Sunday, March 27, 2011

Gettin' Lei'd

Tate and Terry Take Hawai'i 2011 (Kona Edition)

For my dad's (67th) birthday (and his guilty conscience) he decided he and I should pay a visit to his house in Hawai'i. He is worried we will never have quality time like this again, so I obviously I jumped on the opportunity.

On the flight over, I sat in-between my dad and an Asian girl who I thought was about twelve. She watched Tangled on her portable TV while eating chocolate chip cookies, and was wearing an oversized flower ring and a Hello-Kitty necklace. My claustrophobia aside, I managed to observe her during the last thirty minutes of the flight in which she applied copious amounts of purple and pink sparkly makeup, revealed her Asian character shoulder tattoo, and changed into stripper boots. When we landed, she made a series of phone calls that indicated she, surprisingly enough, calls the shots. One to family on the island "Don't give grandma anything spicy. Or alcohol. You will regret it," and one back to California, "Are you serious? Why isn't that done? I need my f*cking car when I get home! Give the phone to someone who can fix this." This transformation shocked me, and only cemented my theory that Asian girls successfully act 1/2 of their actual age.
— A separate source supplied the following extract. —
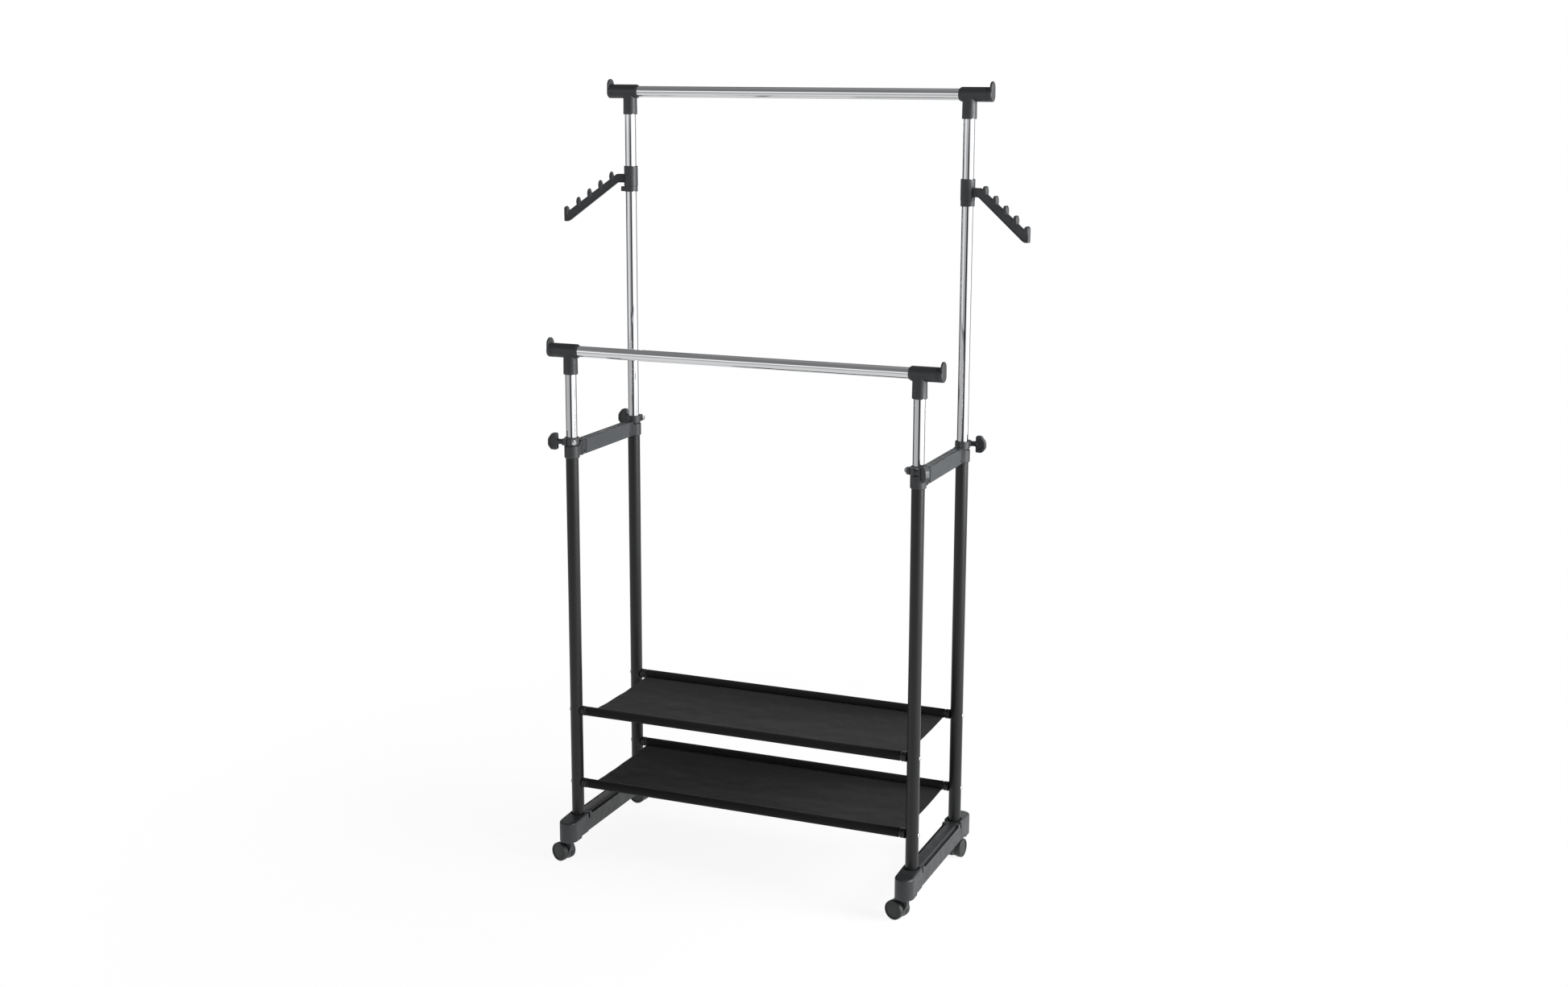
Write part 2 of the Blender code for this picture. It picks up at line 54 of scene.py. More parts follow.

The first day, we went grocery shopping and saw a rainbow. Not as good as a double rainbow, but almost. Interestingly enough, the rainbows' end was found in a Costco...
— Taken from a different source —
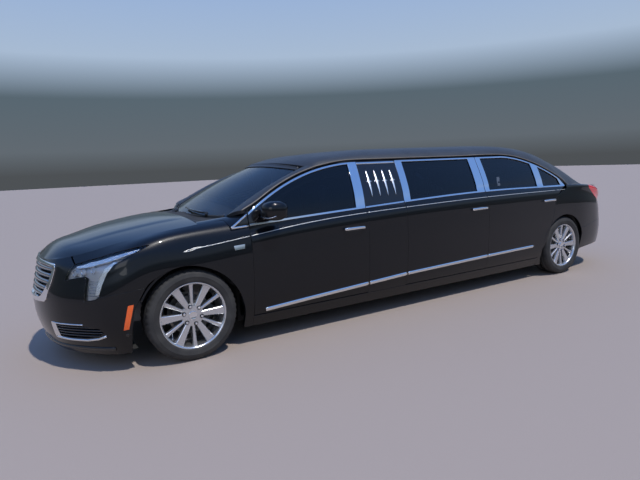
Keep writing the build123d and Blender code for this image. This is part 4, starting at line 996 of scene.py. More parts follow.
def make_nose():
    grille = FRONT.across(FRONT.find(front_targets(GRILLE_OUTLINE)))
    grille_hole = FRONT.across(FRONT.find(front_targets(GRILLE_HOLE)))
    fog = FRONT.find(front_targets(FOG_HOLE))
    low_edge = FRONT.find(front_targets(LAMP_LOW))
    rear_edge = FRONT.find(side_targets(FENDER_EDGE))
    top_edge = FRONT.find(side_targets(LAMP_TOP))
    seam = FRONT.find(side_targets([(-0.353, 0.621), (-0.45, 0.613), (-0.56, 0.598), (-0.628, 0.584)]))
    arch = FRONT.find(side_targets(front_arch(ARCH_SEAM + 0.06, len(FRONT_ARCH) - 1, 30)))
    below = row_at(np.linspace(arch[-1][0] + 0.01, FRONT.s[-1] / 2, 24), 0.002)
    corner = FRONT.find(side_targets([(-0.745, 0.800)]))
    top = top_run(FRONT, FRONT.s[-1] / 2, corner[0][0] + 0.006)
    outline = FRONT.across(np.concatenate([top, corner, low_edge[::-1], seam[::-1], arch, below]))
    holes = [shrunk(grille, 0.004), fog, FRONT.mirrored(fog)]
    panel("bumper_skin", FRONT, outline, "paint", "body", ("front_bumper",), mirror=False, holes=holes, depth=0.025)
    frame_shape = {"holes": [grille_hole], "lift": 0.009, "depth": 0.03, "edge": 0.004, "step": 0.02}
    panel("grille_frame", FRONT, grille, "chrome", "body", ("grille",), mirror=False, **frame_shape)
    backing = {"mirror": False, "lift": -0.050, "depth": 0.002, "step": 0.04}
    panel("grille_backing", FRONT, shrunk(grille, 0.012), "matt_black", "body", **backing)
    make_grille_bars()
    make_lamp(shrunk(np.concatenate([rear_edge, low_edge, top_edge[:0:-1]]), 0.003))
    make_fog(fog)


GRILLE_BARS = ((0.757, 0.420), (0.709, 0.414), (0.661, 0.398), (0.613, 0.364), (0.567, 0.318))
GRILLE_BAR_SECTION = (
    (-0.016, -0.03), (-0.018, -0.012), (-0.013, 0.002), (0.0, 0.006), (0.013, 0.002), (0.018, -0.012), (0.016, -0.03),
)


def make_grille_bars():
    for index, (z, half) in enumerate(GRILLE_BARS):
        places, normals = FRONT.lifted(FRONT.find([(ANY, y, z) for y in np.linspace(0, half, 12)]))
        places = np.concatenate([places[::-1], flip(places)[1:]])
        normals = np.concatenate([normals[::-1], flip(normals)[1:]])
        normals = unit(normals * np.array((1, 1, 0.25)))
        points, faces = swept(places - normals * 0.006, normals, GRILLE_BAR_SECTION)
        make(f"grille_bar_{index}", points, faces, "dark_chrome", "body")


LAMP_BLADES = (
    # name, outline from the side: back, z
    ("blade", [(b, z - 0.012) for b, z in LAMP_TOP[1:]] + [
        (-0.735, 0.780), (-0.690, 0.785), (-0.600, 0.812), (-0.470, 0.858), (-0.385, 0.882),
    ]),
    ("stripe", [
        (-0.480, 0.822), (-0.530, 0.785), (-0.572, 0.715), (-0.612, 0.640), (-0.630, 0.600), (-0.652, 0.598),
        (-0.640, 0.650), (-0.612, 0.722), (-0.575, 0.785), (-0.520, 0.826),
    ]),
)
LAMP_SPOTS = (
    # half width, height, radius
    (0.606, 0.738, 0.026), (0.662, 0.752, 0.028), (0.722, 0.766, 0.028),
)


def make_lamp(lamp):
    panel("headlamp_lens_left", FRONT, lamp, "lens", "body", ("headlamps",), depth=0.012, edge=0.002, step=0.02)
    bowl = shrunk(lamp, 0.004)
    panel("headlamp_bowl_left", FRONT, bowl, "lamp_body", "body", lift=-0.040, depth=-0.030, step=0.02)
    blade_shape = {"lift": -0.010, "depth": 0.02, "edge": 0.003, "step": 0.02}
    for name, outline in LAMP_BLADES:
        panel(f"headlamp_{name}_left", FRONT, FRONT.find(side_targets(outline)), "polished", "body", **blade_shape)
    for index, (y, z, radius) in enumerate(LAMP_SPOTS):
        places, normals = FRONT.lifted(FRONT.find([(ANY, y, z)]))
        normal = unit(normals[0] * np.array((1, 0.4, 0.3)))
        centre = places[0] - normal * 0.045
        lathe_both(f"headlamp_reflector_{index}_left", centre, normal, bowl_profile(radius), "reflector")
        dome = dome_profile(radius * 0.32)
        lathe_both(f"headlamp_bulb_{index}_left", centre - normal * 0.012, normal, dome, "lens")
    for index in range(6):
        z = 0.590 + index * 0.020
        targets = [(ANY, y, z) for y in np.linspace(0.722, 0.780 + 0.004 * index, 6)]
        path, normals = on_net(FRONT, targets, lift=-0.030)
        points, faces = swept(path, normals, half_round(0.006, 0.006))
        both(f"headlamp_rib_{index}_left", points, faces, "reflector", "body")


BOWL = ((1, 0.018), (0.93, 0.020), (0.86, 0.012), (0.6, -0.010), (0.25, -0.022), (0.0, -0.024))


def bowl_profile(radius):
    return [(radius * share, along) for share, along in BOWL]


def dome_profile(radius):
    return [(radius * math.cos(a), radius * math.sin(a)) for a in np.linspace(0, math.pi / 2, 7)]


def lathe(centre, axis, profile, sides=32):
    """A surface of revolution: the profile is (radius, along the axis) points."""
    axis = unit(np.array(axis, float))
    helper = np.array((0, 0, 1.0)) if abs(axis[2]) < 0.9 else np.array((1.0, 0, 0))
    u = unit(np.cross(axis, helper))
    w = np.cross(axis, u)
    turns = [2 * math.pi * k / sides for k in range(sides)]
    rings = [
        [centre + axis * along + (u * math.cos(a) + w * math.sin(a)) * radius for a in turns] for radius, along in profile
    ]
    return ringed(rings)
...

Also, this coffee is from a place called Lava Java. We woke up at 6:30 day one, still on California time, so we spent two hours deciding whether people walking down the street were homeless or not. Nearly impossible to tell, and my dad and I argued over this one guy (who I thought was a woman for a good 30 minutes) reading a newspaper and then some sort of a journal. I decided there was no way he was homeless because he was smoking.
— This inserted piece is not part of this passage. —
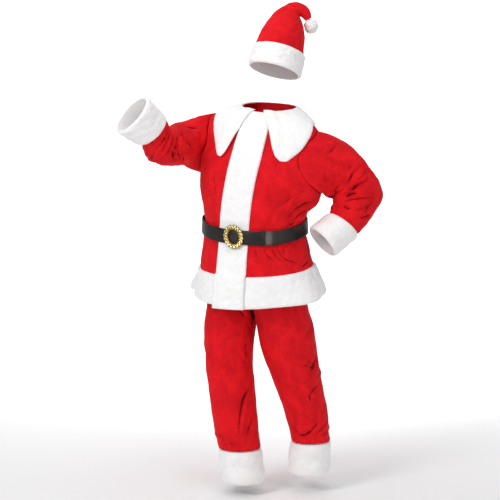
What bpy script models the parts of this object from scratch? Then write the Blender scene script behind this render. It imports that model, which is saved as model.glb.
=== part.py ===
"""Santa suit as it is worn: hat, jacket with its belt, and trousers, each piece a hollow cloth wall.

Metres, +Z up. The origin is where the jacket hangs on the shoulders, at the middle of the neck.
The chest faces -Y. Heights in the tables are above the floor, and FLOOR moves them to the origin.
"""
import bpy
import numpy as np

for old in list(bpy.data.objects):
    bpy.data.objects.remove(old, do_unlink=True)

# Driving dimensions
FLOOR = -1.580            # height of the floor below the origin
ORIGIN_X = 0.045          # place of the neck across the tables
ORIGIN_Y = 0.020
SEAM_GAP = 0.0006         # between two sewn pieces
VELOUR = 0.0025           # wall of the red cloth
PLUSH = 0.009             # wall of the white plush
COLLAR_PLUSH = 0.007
BELT_HEIGHT = 0.056
BELT_WALL = 0.0035
POMPOM_RADIUS = 0.029
STEP = 1e-4               # step for the slope of a surface, in its own parameters
FOLD_RUNS = 6             # straight runs that a fold's line is made of


def table(columns, rows):
    """A dictionary of arrays, one for each named column."""
    values = np.array(rows, dtype=float)
    return {name: values[:, i] for i, name in enumerate(columns.split())}


def smooth(values, at):
    """Catmull-Rom curve through values one step apart, read at any place on it."""
    last = len(values) - 1
    at = np.clip(at, 0.0, last)
    cell = np.minimum(at.astype(int), last - 1)
    t = at - cell
    ends = np.concatenate(([2 * values[0] - values[1]], values, [2 * values[-1] - values[-2]]))
    a, b, c, d = (ends[cell + k] for k in range(4))
    return b + 0.5 * t * (c - a + t * (2 * a - 5 * b + 4 * c - d + t * (3 * (b - c) + d - a)))


def ease(t):
    """0 below 0, 1 above 1, smooth between."""
    t = np.clip(t, 0.0, 1.0)
    return t * t * (3 - 2 * t)


def bump(distance, width):
    """1 at no distance, falling to 0.37 one width away."""
    return np.exp(-(distance / width) ** 2)


# The jacket's body: rings from the hem up to the neck, one row for each
# roll lowers the left side, pitch lowers the front, both in metres for each metre
BODY = table("height across forward half_width front back square roll pitch", [
    (0.815, 0.004, 0.000, 0.262, 0.226, 0.205, 0.96, 0.01, 0.17),
    (0.865, 0.002, 0.000, 0.254, 0.220, 0.200, 0.96, 0.02, 0.18),
    (0.925, 0.000, 0.000, 0.240, 0.210, 0.188, 0.95, 0.03, 0.18),
    (1.012, -0.004, 0.000, 0.226, 0.194, 0.168, 0.95, 0.06, 0.20),
    (1.108, -0.008, 0.000, 0.212, 0.176, 0.148, 0.95, 0.09, 0.27),
    (1.165, -0.006, 0.000, 0.222, 0.176, 0.148, 0.94, 0.09, 0.20),
    (1.230, -0.001, 0.000, 0.240, 0.172, 0.154, 0.93, 0.12, 0.10),
    (1.312, 0.006, 0.005, 0.256, 0.164, 0.160, 0.92, 0.16, 0.05),
    (1.392, 0.014, 0.012, 0.266, 0.150, 0.152, 0.91, 0.19, 0.03),
    (1.462, 0.022, 0.018, 0.264, 0.130, 0.130, 0.91, 0.20, 0.03),
    (1.516, 0.030, 0.020, 0.238, 0.108, 0.106, 0.93, 0.19, 0.05),
    (1.558, 0.038, 0.020, 0.178, 0.090, 0.088, 0.96, 0.15, 0.12),
    (1.584, 0.046, 0.020, 0.114, 0.080, 0.076, 1.00, 0.10, 0.26),
])
HEM_ROW = 2.25            # where the red cloth ends in the plush band
BELT_ROW = 4.0
ARMPIT_ROW = 6.6
SHOULDER_ROW = 10.2
NECK_ROW = 12.0

# Flares of the hem: angle from the front, towards the wearer's left
FLARES = table("angle out wide", [
    (-99, 0.074, 15), (-74, -0.006, 10), (-20, 0.006, 22), (38, -0.008, 18),
    (76, 0.030, 20), (112, 0.020, 18), (150, -0.014, 14), (180, 0.012, 16),
])

# Folds of the body: from and to (angle, row), half width and depth
BODY_FOLDS = table("angle_a row_a angle_b row_b wide deep", [
    (82, 6.5, 56, 5.0, 0.019, 0.017),
    (80, 5.8, 66, 4.8, 0.015, 0.013),
    (70, 6.9, 40, 5.6, 0.024, 0.008),
    (-84, 6.9, -62, 5.0, 0.021, 0.012),
    (-70, 9.6, -44, 7.6, 0.024, 0.009),
    (66, 9.2, 48, 7.4, 0.027, 0.008),
    (24, 3.5, 58, 2.2, 0.022, 0.009),
    (52, 3.6, 30, 1.8, 0.019, 0.008),
    (-60, 3.6, -54, 1.8, 0.018, 0.008),
    (-112, 3.6, -118, 1.6, 0.024, 0.013),
    (118, 3.6, 126, 1.6, 0.024, 0.013),
    (150, 5.0, 128, 7.2, 0.027, 0.013),
    (-150, 5.0, -128, 7.2, 0.027, 0.013),
    (180, 5.0, 176, 7.6, 0.030, 0.012),
    (160, 3.4, 158, 1.5, 0.022, 0.010),
    (-162, 3.4, -158, 1.5, 0.022, 0.010),
])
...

I later checked out the pricing behind the counter at the ABC store, and addiction is incredibly pricey around here - 10 bucks a pack. There is no way someone is wasting 50 cents a cigarette on a homeless dude in penny loafers. (Upon close inspection, you can spot said man perched behind my coffee cup). [Update: Today, I saw same man climb out of a bush, wearing the same outfit. I hereby retract my argument against homelessness.]


It is a bit odd to be reading Lolita on the beach, but lovely nevertheless. True to his word, my dad and I have spent some serious quality time together, mostly conversations about his "bad boy" days in the 70's. The days where he owned a "shag wagon", drank on the beach, dropped out of highschool, and had peroxided hair down to his shoulders to compliment his porn mustache. (Vintage photo update when I get home).

He also told me, on the beach yesterday, that he is thankful he never "got into drugs", besides the fact that he regularly smoked pot. Now, he is retired to edibles. He told me a great little ditty about his company Christmas party where everyone passed around a tray of brownies, and he was trapped inside his own body and therefore unable to stand. Go dad.



P.S. The statistic that about 1/3 of Americans have tattoos is largely contributed to by the beaches of Hawaii. Almost every person in sight had at least one unseemly tattoo. Unseemly because the portion of their body the tattoo is located now busts seams.